Desde dezembro de 2013, têm se espalhado pela Grande São
Paulo encontros em shoppings de jovens da periferia marcados pelas redes
sociais, que ficaram conhecidos como “rolezinhos”. De maneira injustificada e
desproporcional, os eventos passaram a ser violentamente reprimidos e proibidos
pela Justiça por meio de liminares, com jovens ameaçados, barrados na entrada
de alguns estabelecimentos, temporariamente detidos e alvos de inquéritos
policiais.
Embora não sejam manifestações explícitas de cunho político,
os rolezinhos expressam questões sociais profundas, envidenciadas sobretudo
após a forte reação contrária que sofreram. Não estão isentos de contradições
internas, pois são ao mesmo tempo um grito contra a exclusão e em certa medida
resultado do fascínio pela ostentação e pelo consumismo que estão na base de um
sistema gerador de desigualdades. Trazem demandas por uma cidadania pautada no
consumo, mas são também um processo coletivo de resistência.
Essa ambiguidade dos rolezinhos revela contradições maiores
de toda a sociedade. A primeira delas e talvez mais evidente é a ausência de
equipamentos públicos de socialização, sobretudo nas periferias das grandes
metrópoles brasileiras, onde são raras as praças, as quadras esportivas, os
centros culturais e os parques públicos. Denotam também a insuficiência de
políticas públicas para a juventude, situação agravada no caso da população
mais pobre e marginalizada. E aí denunciam um outro problema grave, a
discriminação por classe e cor que sofrem, também nesses encontros marcados
pela internet, os brasileiros negros e moradores das periferias.
A Associação Paulista de Defensores Públicos (Apadep),
assim, se manifesta publicamente contra a criminalização desses eventos, e no
contexto ainda mais abrangente, contra a criminalização da própria pobreza. Não
obstante consistam em propriedades privadas, os shoppings e centros comerciais
são espaços de uso público. E a Constituição garante a fruição em espaços dessa
natureza, não tendo respaldo legal a proibição de entrada de quem quer que seja
com base em critérios subjetivos. Ademais, lembramos que a lei federal nº
7.716, que define os crimes resultantes de preconceito de raça ou de cor,
estabelece como crime em seu artigo 5º “recusar ou impedir acesso a
estabelecimento comercial”, com previsão de reclusão de um a três anos.
Não será por meio de repressão que os rolezinhos vão parar.
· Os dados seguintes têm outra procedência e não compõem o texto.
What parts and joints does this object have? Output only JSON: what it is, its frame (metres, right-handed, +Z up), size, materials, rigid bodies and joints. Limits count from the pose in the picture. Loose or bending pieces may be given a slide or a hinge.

Já se espalharam por cidades de todo o Brasil e a confrontação só amplificará a
repercussão do movimento com os conhecidos efeitos colaterais das ações de
segurança desordenadas. Devem ser entendidos como momentos de lazer e
confraternização de adolescentes e, por isso, não podem receber do Estado uma
intervenção desproporcional e repressora. Em vez disso, deveríamos entender o
que tais eventos têm a nos dizer. Ainda que inconsciente, os rolezinhos são uma
reivindicação de uma população que tem seus direitos básicos diuturnamente
negados. A resposta deve ser mais inclusão, mais espaços de cidadania, mais
cidade e acesso efetivo aos direitos fundamentais.